Of course, carrier support is no guarantee of success, especially given the wide number of devices that fail despite such patronage. Andy Rubin's Essential phone, for instance, was a flashy exclusive on Sprint but rumors suggest it's sold fewer than 10,000 units so far. Then there's the fact that selling Android smartphones is a potentially fruitless endeavor these days. Big companies like Sony, LG and HTC have all endured plenty of pain for doing so.

If Huawei has a defense against that, it's the cozy relationship it has with many networks and its infrastructure business. It may not make huge profits building Android devices, but so long as its cheap white-label hardware works well with its own switches, networks will keep buying them.

As for the future, analysts believe that Huawei has a shot at the No. 2 slot, overtaking Apple, in the next few years. Although it's worth noting that, even as a Chinese superbrand, Huawei still faces the same existential threats as the rest of the smartphone world. That includes more upstart, zero-margin Chinese brands that will look to emulate the success of Huawei and BKK. Not to mention the fact that pretty much everyone who wants a smartphone has one already, and signs that the 24-month replacement cycle is coming to an end.

Of course, little matters unless Huawei's phones have the class to woo undecided buyers into making a switch. Thankfully, there are reasons to adopt the devices, including a Leica partnership that is beginning to pay some real dividends.
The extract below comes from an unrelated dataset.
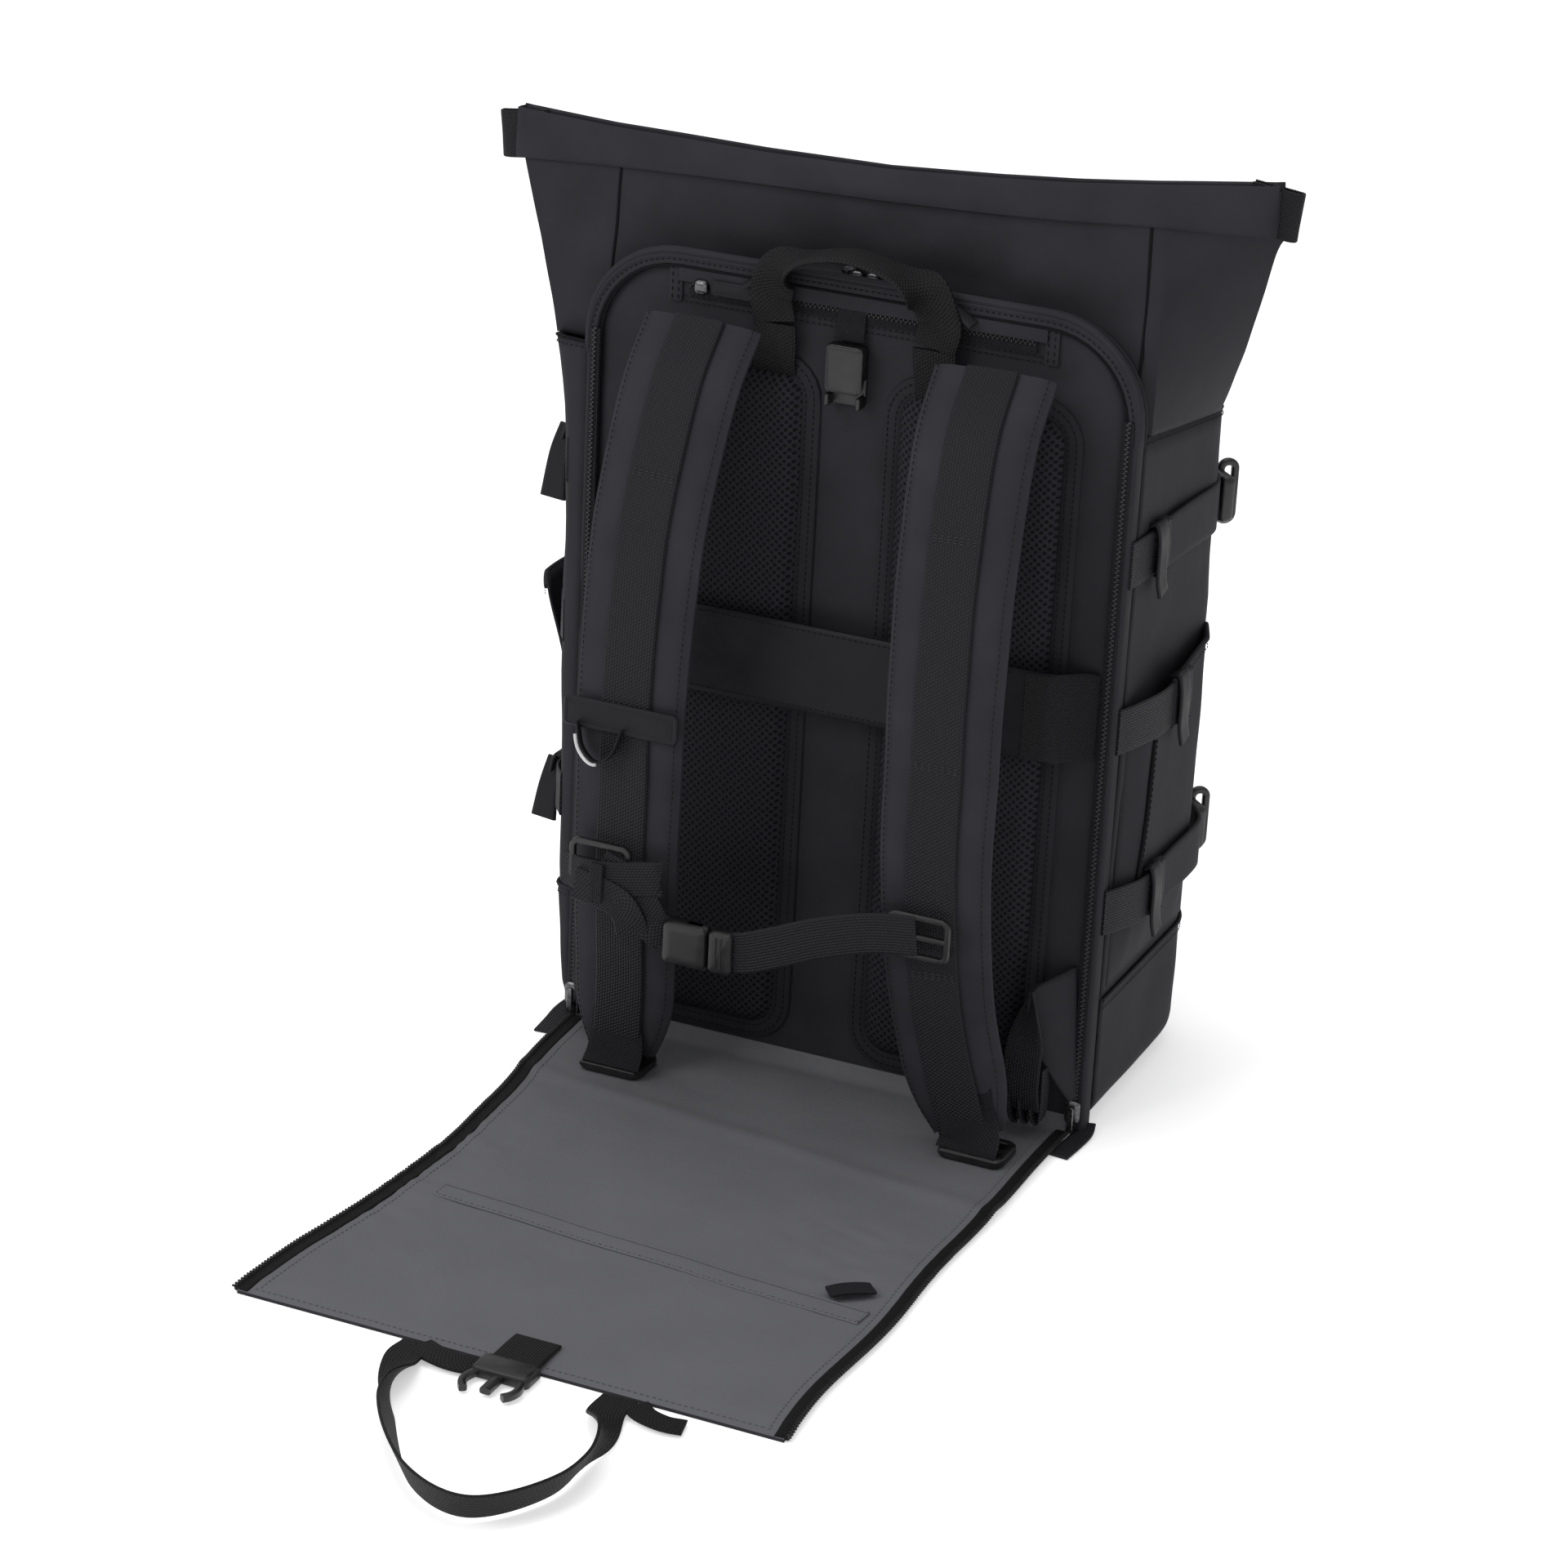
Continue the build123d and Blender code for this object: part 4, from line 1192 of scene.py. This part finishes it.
def puller_tab(name, place, length, width, material, body, **more):
    """A flat tab with rounded ends and a stitched edge, lying along a."""
    return dome(name, (0, length), (-width / 2, width / 2), width * 0.3,
                [(0.3, -0.9), (0, -0.4), (0, 0.6), (0.5, 1.0), (1.3, 0.8), (2, 1.0)], place, material, body,
                **more)


def make_sliders():
    for side, label in ((-1, "left"), (1, "right")):
        low, high = span(f"cover_slider_{label}")
        slider = dome(f"cover_zip_slider_{label}", (low[0], high[0]), (8, high[2]), 3,
                      [(0.8, 0), (0, 0.6), (0, 2.0), (0.9, 2.9), (2.4, 3.2)], facing_back(high[1]), METAL,
                      f"cover_zip_{label}",
                      slot="gunmetal")
        dome(f"cover_zip_tongue_{label}", (low[0] + 2.4, high[0] - 2.4), (low[2], high[2] - 3), 1.5,
             [(0.3, 0), (0, 0.4), (0, 1.2), (0.5, 1.7)], facing_back(high[1] - 3.2), METAL,
             f"cover_zip_{label}", slot="gunmetal")
        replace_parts(slider, f"cover_slider_{label}")

        low, high = span(f"laptop_slider_{label}")
        slider = dome(f"laptop_zip_slider_{label}", (low[0], high[0]), (low[1], high[1]), 2,
                      [(0.6, 0), (0, 0.5), (0, 2.6), (0.8, 3.6), (2, 4.2)], facing_up(low[2]), METAL,
                      f"laptop_zip_{label}",
                      slot="gunmetal")
        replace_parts(slider, f"laptop_slider_{label}")
        path = smooth_path([(side * 10.2, -87, 463.6), (side * 26, -88, 464), (side * 44, -92, 461.5),
                            (side * 56, -95.5, 455.5), (side * 66, -96.8, 449.5)], 40)
        tab = sweep(f"laptop_tab_{label}", path, np.array([0, 1.0, 0.35]), oval(7.5, 2.2, 4, 16), LEATHER,
                    f"laptop_pull_{label}", slot="leather")
        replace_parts(tab, f"laptop_puller_{label}")
        ring = [(side * 6.5, -89, 466.4), (side * 10.5, -90.5, 466.2), (side * 13, -88, 465.2),
                (side * 10.5, -85.2, 465.8),
                (side * 6.5, -86, 466.4), (side * 5.8, -87.5, 466.6), (side * 6.5, -89, 466.4)]
        cord(f"laptop_ring_{label}", smooth_path(ring, 40), 0.8, METAL, f"laptop_zip_{label}",
             slot="gunmetal")

    low, high = span("access_slider")
    slider = dome("access_zip_slider", (low[0], high[0]), (low[2], high[2]), 2.4,
                  [(0.8, 0), (0, 0.6), (0, 2.6), (1, 3.8), (2.6, 4.2)], facing_back(high[1]), METAL,
                  "access_zip", slot="gunmetal")
    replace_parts(slider, "access_slider")
    low, high = span("access_puller")
    place = tilted(np.array([low[0], -94.8, 445.0]), X_AXIS, Z_AXIS)
    tab = puller_tab("access_tab", place, high[0] - low[0], 8, LEATHER, "access_pull", slot="leather")
    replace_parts(tab, "access_puller")


# ---------------------------------------------------------------- sides and front

def on_side(side, out, y, z):
    """A point beside the bag, which follows the left wall's swell."""
    x = side * out
    return (x - bulge(x, y, z), y, z)


def side_points(side, rows):
    return [on_side(side, *row) for row in rows]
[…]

The P10, which launched earlier this year, has some serious imaging chops, and the monochrome mode produces beautiful imagery.

The Chinese company is gradually closing the technical (and aesthetic) gaps that keep it separated from Samsung, Apple, LG and the rest. And as it does, the Huawei name will be brought up in more conversations when people are looking to buy their next devices. The evolution of Huawei's smartphones should rightly make the bigger kids in the playground nervous.